Aquel cataclismo sin nombre y sin crónicas marcó para siempre el destino de este territorio.
En la zona se pueden identificar a simple vista los depósitos de esas avalanchas en el relieve y la composición del suelo, especialmente en las comunas de Antuco, Quilleco, Tucapel y Laja. Esos estériles arenales son la muestra más elocuente de aquel evento.
Toda la franja que hoy se extiende entre los ríos Laja y Biobío, con una superficie de más de 300 km², fue moldeada por ese evento. Es una de las mayores superficies volcánicas planas del centro-sur de Chile.
El río Laja, uno de los más importantes de la zona, tuvo que adaptar su cauce a esta nueva geografía, lo que condicionó también la ubicación de saltos y zonas de embalse naturales. Este evento también influyó en la formación del actual lago Laja, que se convirtió en un importante recurso hídrico y turístico para la provincia.
EL VOLCÁN ANTUCO EN LA ACTUALIDAD
Tras el colapso, el volcán Antuco inició una nueva fase de actividad volcánica. El actual cono, conocido como Antuco 2, se formó en el interior del anfiteatro dejado por el colapso anterior. Este nuevo volcán presenta una actividad menos explosiva, con erupciones estrombolianas que emiten lava y gases de forma más tranquila. Sin embargo, la actividad sísmica y la presencia de fumarolas indican que el volcán sigue siendo activo y monitoreado por las autoridades del Servicio Nacional de Geología de Minería
En la actualidad, el volcán Antuco es un destino turístico popular, especialmente en invierno, cuando su cumbre nevada atrae a esquiadores y excursionistas.

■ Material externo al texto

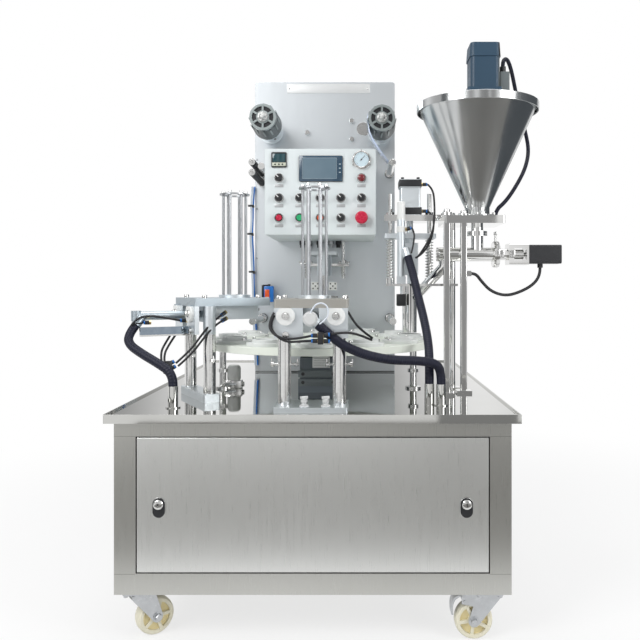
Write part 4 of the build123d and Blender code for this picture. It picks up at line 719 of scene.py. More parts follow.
bm = bmesh.new()
block(bm, (-0.117, BOARD - 0.0008, 0.5660), (0.508, 0.0016, 0.0034), soft=0.0004)
place_piece(bm, "board_foot_seam", black_plastic)

# %% [markdown]
# ## Reels and rollers
# Each reel is clamped by a spoked flange with a bright hand nut, and the tapered hub behind it is ribbed
# to grip the core. First comes the turned cap in the middle of each.

# %% Reel caps
REELS = {"left": (-0.309, 1.434), "right": (0.083, 1.431)}
reel_box = {side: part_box("film_reel_" + side) for side in REELS}
for side, (x, z) in REELS.items():
    front = reel_box[side][0][1]
    bm = bmesh.new()
    turned(bm, [(0.0062, -0.008), (0.0062, 0.002), (0.018, 0.003), (0.0195, 0.001), (0.021, -0.002),
                (0.021, -0.008), (0.0062, -0.008)], (x, front, z), FRONT, 40)
    place_piece(bm, "reel_cap_" + side, cast_aluminium, body=side + "_reel")
print("reel fronts at", [round(b[0][1], 4) for b in reel_box.values()])

# %% [markdown]
# ## Castors
# The wheels are cast nylon: a round tread, a hub, and five pockets between spokes on each side. Cutting
# the pockets with booleans would leave a rough mesh. Spinning the section gives a wheel with a groove on
# each side, and five short bars across each groove are the spokes. The groove floors are painted a
# darker cream, as painted shade in the pockets.


# %% Nylon wheels
# Darker cream for the groove floors: painted shade in the wheels' pockets.
painted_pocket_shade = finish("painted_pocket_shade", (0.80, 0.70, 0.40), 0.0, (0.4, 0.55), (90, 90, 90),
                      tone=(0.74, 0.62, 0.32), cloud=30)


def nylon_wheel(name, centre, axle, body):
    """A wheel about its axle, which replaces the plain one of the CAD."""
    centre, axle = Vector(centre), Vector(axle).normalized()
    bm = bmesh.new()
    half = 0.016           # half the wheel's width
    groove = half - 0.006  # from the middle plane to a groove's floor
    section = [(0.0063, -half), (0.0150, -half), (0.0155, -groove), (0.0345, -groove),
               (0.0352, -half), (0.0430, -half), (0.0462, -half + 0.004), (0.0475, -half + 0.010),
               (0.0475, half - 0.010), (0.0462, half - 0.004), (0.0430, half), (0.0352, half),
               (0.0345, groove), (0.0155, groove), (0.0150, half), (0.0063, half),
               (0.0063, -half)]
    turned(bm, section, centre, axle, 60)
    up = axle.orthogonal().normalized()
    for number in range(5):
        spoke = Matrix.Rotation(2 * pi * number / 5, 3, axle) @ up
        for side in (-1, 1):
            made = bmesh.ops.create_cube(bm, size=1.0)
            turn = Matrix((spoke, axle.cross(spoke), axle)).transposed().to_4x4()
            bmesh.ops.scale(bm, vec=(0.0205, 0.008, 0.0066), verts=made["verts"])
            bmesh.ops.transform(bm, verts=made["verts"], matrix=Matrix.Translation(
                centre + spoke * 0.0248 + axle * side * (half - 0.0037)) @ turn)
    for side in (-1, 1):
        turned(bm, [(0.0062, 0.0), (0.0105, 0.0), (0.0105, 0.0012), (0.0062, 0.0012), (0.0062, 0.0)],
               centre + axle * side * half, axle * side, 24, material=1)
    # The groove floors take the third slot, the painted shade of the pockets.
    for face in bm.faces:
        away = face.calc_center_median() - centre
        if face.material_index == 0 and 0.016 < (away - axle * away.dot(axle)).length < 0.034 \
                and abs(away.dot(axle)) < half - 0.005:
            face.material_index = 2
    place_piece(bm, name, [ivory_nylon, zinc_plate, painted_pocket_shade], body=body,
                replaces=["castor_" + name], sharp=28)


WHEEL_RADIUS = 0.0475
lean = radians(38)      # the left front castor has swivelled
FRONT_WHEELS = {"left": ((-0.51063, -0.54834), (sin(lean), -cos(lean), 0)),
                "right": ((0.293, -0.5705), (0, 1, 0))}
for side, (middle, axle) in FRONT_WHEELS.items():
    nylon_wheel("wheel_front_" + side, (*middle, WHEEL_RADIUS), axle, "front_" + side + "_wheel")
for side, x in (("left", -0.539), ("right", 0.329)):
    nylon_wheel("wheel_rear_" + side, (x, 0.5705, WHEEL_RADIUS), (1, 0, 0), "rear_" + side + "_wheel")

# %% Castor bolts
bm = bmesh.new()
for x in (-0.539, 0.329):
    for y in (-0.5705, 0.5705):
        for dx in (-0.025, 0.025):
            for dy in (-0.038, 0.038):
                turned(bm, [(0, 0.006), (0.0050, 0.006), (0.0058, 0.005), (0.0058, 0), (0, 0)],
                       (x + dx, y + dy, 0.121), (0, 0, -1), 6)
place_piece(bm, "castor_bolts", zinc_plate)
for side, (middle, axle) in FRONT_WHEELS.items():
    bm = bmesh.new()
    for way in (-1, 1):
        out = Vector(axle) * way
        at = Vector((*middle, WHEEL_RADIUS)) + out * 0.0222
        turned(bm, [(0, 0.009), (0.0080, 0.009), (0.0092, 0.0075), (0.0092, 0), (0, 0)], at, out, 6)
        turned(bm, [(0, 0.0015), (0.0125, 0.0015), (0.0125, 0), (0, 0)], at, out, 24)
    place_piece(bm, "axle_nuts_" + side, zinc_plate, body=side + "_castor")

# %% [markdown]
# ## Cabinet trim
# The cabinet's front frame is welded from wide strips, and the ground seams still show at its corners.
# They are strips a third of a millimetre thick, laid on the sheet, which is plainer than a groove and
# looks the same. The two locks are black housings with a bright key cylinder that stands proud.

# %% Seams and locks
seam_grey = finish("seam_grey", (0.30, 0.30, 0.28), 1.0, (0.4, 0.5), (300, 300, 300))
bm = bmesh.new()
for z in (0.1755, 0.5115):
    for x in (-0.5635, 0.3535):
        block(bm, (x, CAB_FRONT - 0.0001, z), (0.052, 0.0003, 0.0009))
place_piece(bm, "frame_seams", seam_grey)
LOCK_Z = 0.347
for side, x in (("left", -0.480), ("right", 0.270)):
    bm = bmesh.new()
    turned(bm, [(0, 0.0062), (0.0030, 0.0062), (0.0034, 0.0082), (0.0085, 0.0082), (0.0105, 0.0070),
                (0.0112, 0.0050), (0, 0.0050)], (x, CAB_FRONT - 0.0045, LOCK_Z), FRONT, 36)
    block(bm, (x, CAB_FRONT - 0.0045 - 0.0084, LOCK_Z), (0.0012, 0.0006, 0.0075), material=1)
    place_piece(bm, "key_cylinder_" + side, [turned_steel, black_gloss], body=side + "_lock")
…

El Parque Nacional Laguna del Laja, que rodea al volcán, ofrece una variedad de actividades al aire libre, incluyendo senderismo, observación de flora y fauna, y visitas al lago Laja.
Lo que ahora observamos como un apacible valle cruzado por el río Laja y rodeado de cerros fue, en su origen, un campo de batalla colosal de una de las fuerzas más indomables de la naturaleza.
Un evento sin testigos, pero cuyo eco aún resuena en cada roca y cada pliegue de la tierra.